Despite some successes, these experiences highlighted to me the limitations of data innovations alone. The AI in aquaculture policy was only possible in Norway because of cross-institutional partnerships: regulators trusted research institutes who reviewed our methodology, and we could build on public data infrastructure that farmers used to report aquaculture data. While our data helped improve sea lice management, the root problem was an industrial monoculture vulnerable to pests. Truly sustainable aquaculture would use diverse crops that simultaneously boost pest resilience and income like China’s multi-trophic seaweed farms or Vietnam’s integrated mangrove shrimp farms. Similarly, findings from our computational policy analysis project were skewed by the fact that the vast majority of climate plans in our dataset came from cities in rich countries, as most cities in the global south don’t publish a climate plan. However, Shenzhen’s sponge city strategy for reducing flood risk and the world’s largest organic waste management system in the East Kolkata Wetlands show that Asian cities also have innovative local solutions that should be studied. Though data science can enable trusted measurements and inform effective policy, solutions to fighting climate inequality in the global south primarily depend on empowering people. People are needed to build strong institutions, to experiment with techniques in sustainable agriculture, and to lead communities toward solutions.

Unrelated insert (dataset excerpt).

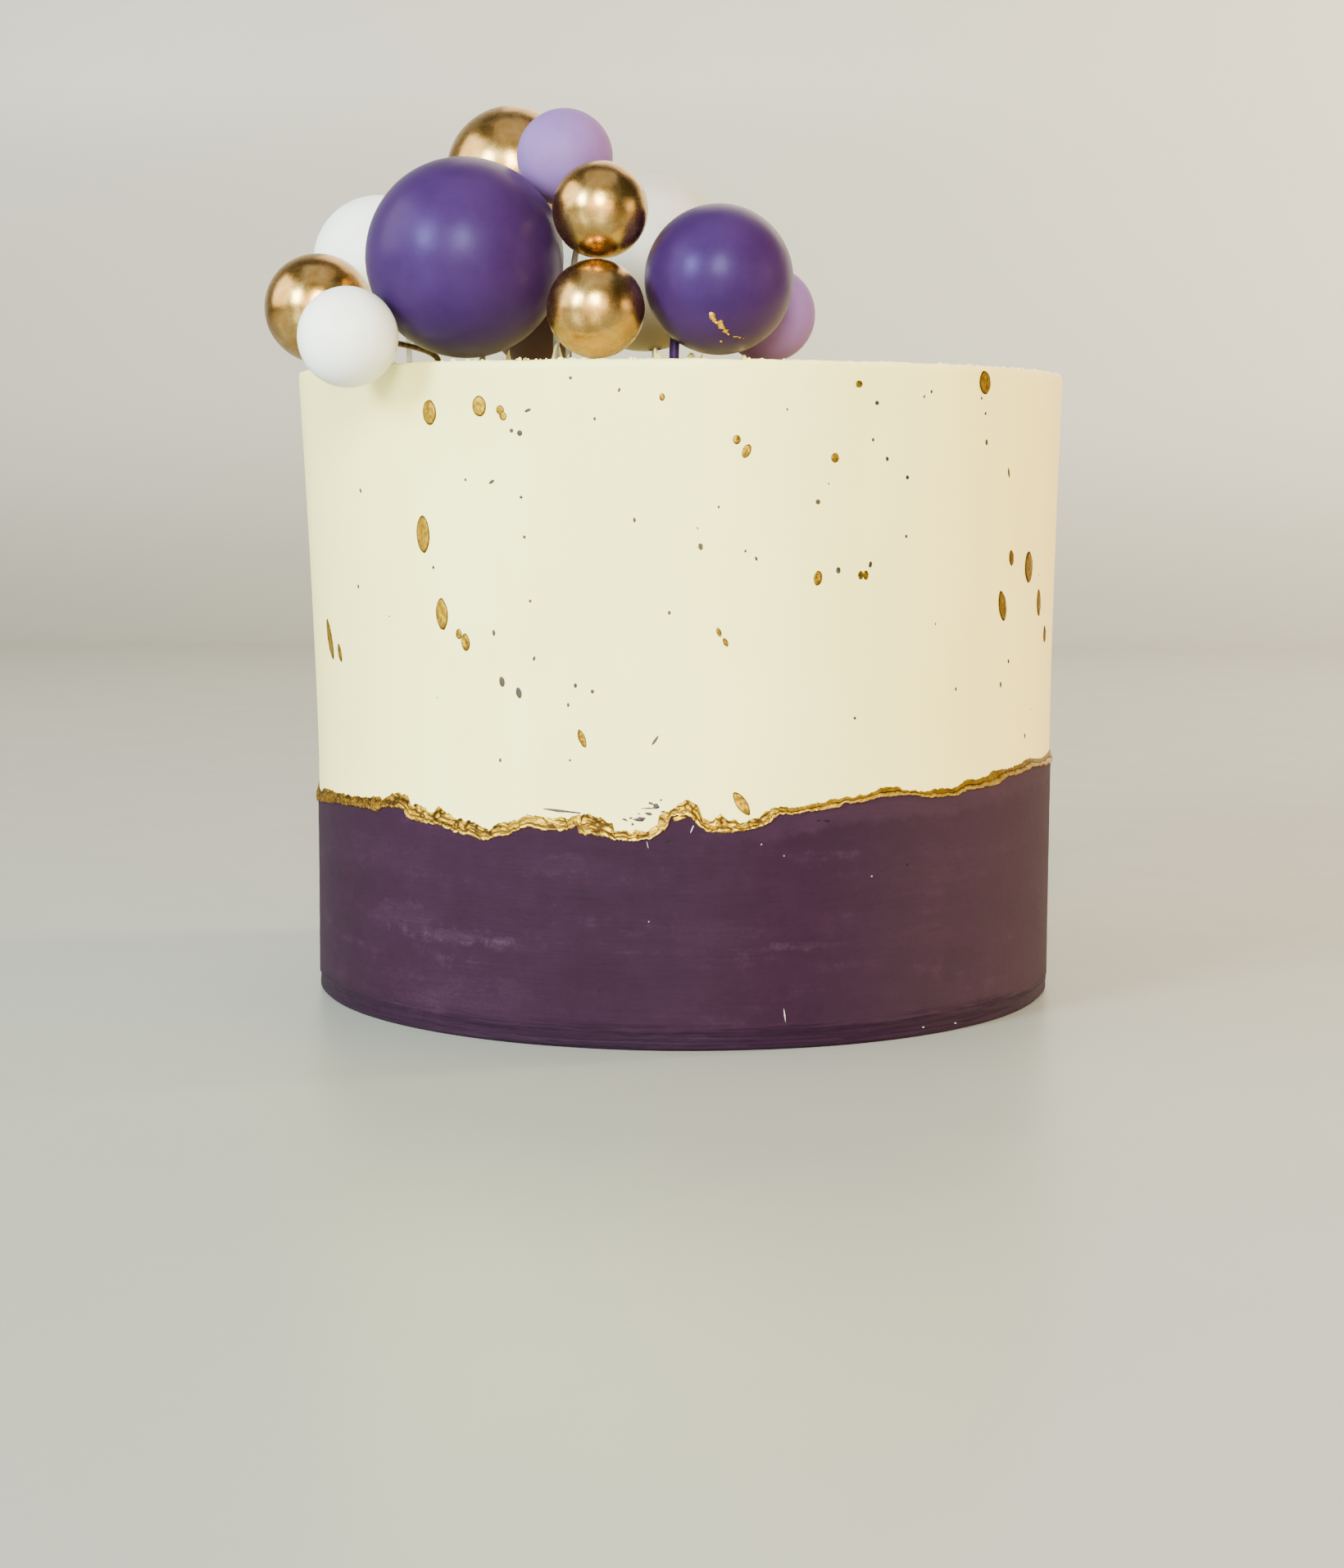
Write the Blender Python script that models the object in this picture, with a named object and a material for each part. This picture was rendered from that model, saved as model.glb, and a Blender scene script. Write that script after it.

By building data tools to empower local innovators in under-resourced contexts, we can use technology to scale adaptive solutions to climate resilience across the global south that overcome governance and resource constraints. Because the impacts of climate change are felt most by populations least responsible and most vulnerable, sustainable development requires serious efforts to support climate resilience in the global south. At the same time, governance challenges and resource constraints mean that approaches to climate resilience must be different from those in the West. In contexts where growing populations and incomes are driving conversion to agriculture and urbanized areas, we need to promote models that enable humans and nature to grow symbiotically in small amounts of land. Indigenous innovations in aquaculture, agroforestry, and ecosystem management in India, China, and Southeast Asia are driving diverse approaches to sustainable intensification of agriculture and nature-based solutions. I am interested in using data to scale up these sorts of innovations because they are often robust to local governance challenges and resource constraints. By using remote sensing data, we can understand how policy may address economic or social bottlenecks to local solutions for green growth, enable rigorous validation of and payments for ecosystem services like carbon sequestration and water quality, and build the economic datasets needed to improve access to finance for farms. I want to apply my data science skills to build the science, finance, and policy frameworks needed to empower local innovators to scale up resilient solutions to land and water management in the global south.
My curiosity has led me to pursue experiences that teach me about how social science, computational science, ecology, and Asian studies can be combined to solve environmental problems. Attending the EIPER PhD would be the perfect next step in deepening my understanding of these disciplines and using that understanding to enable locally contextualized solutions to climate adaptation problems in Asia to scale. In particular, I am attracted to EIPER’s emphasis on applying novel computational methodology to problem-driven research as well as the focus many faculty have on issues relevant to sustainable development in the global south. I also believe attending EIPER is unique in that its faculty are not only able to give academic training, but they also have the experience and platform to help me build partnerships with locally contextualized organizations across academia, industry, the private sector, and civil society. After my PhD, I hope to build on the datasets and partnerships I have developed to construct data-driven policy and finance mechanisms that enable the public and private sector to invest in scaling local natural capital, climate resilience, and sustainable agriculture projects.